Neo-Cons and Environmentalists Target FDR's Rural Electric Co-ops
May 14 (EIRNS)--In 1935, President Franklin Roosevelt set up programs to help electrify rural America. The Bush regime's Office of Management and Budget proposes to undercut a fundamental element of those programs, with the blessing of the man-caused-global-warming loons and their banker allies.
The OMB wants to end government loans to rural electrical cooperatives to build coal plants, and limit loans for transmission projects in the most remote rural areas. The co-ops plan to spend $35 billion over the next 10 years on new plants, "enough to offset all state and federal efforts to reduce U.S. greenhouse gas emissions over that time," the malthusian Washington Post complains.
Rural electric co-ops serve 40 million people in 47 states. The loan rates they get from the federal government are 2 to 2.5 percent less than commercial rates, according to James R. Newby of the Agriculture Department's Rural Utilities Service.
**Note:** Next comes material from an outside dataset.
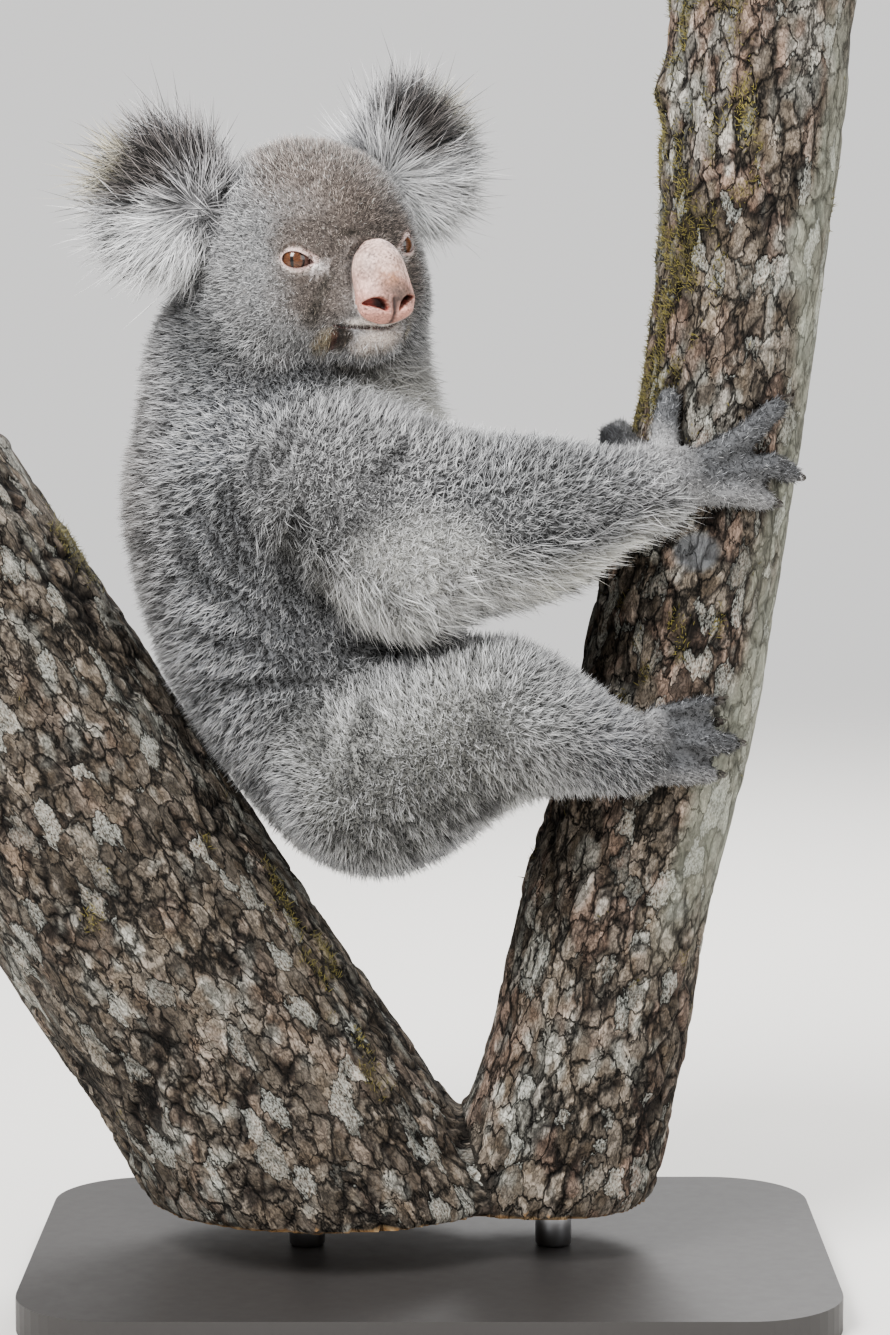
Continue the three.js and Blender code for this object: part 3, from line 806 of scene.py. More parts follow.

The government should declare "mission accomplished," and disband the program, said a 2004 report by the neo-con Heritage Foundation. A co-author of the report and a former OMB employee, Ronald D. Utt, wants to get rid of the "remnant of the New Deal," because, he says, "Poverty is no longer a characteristic of the agricultural community as it was during the Depression."
Yet, the per capita income of co-op members and consumers is 15 percent below the national average, according to Glenn English, the chief director of the National Rural Electric Cooperative Association.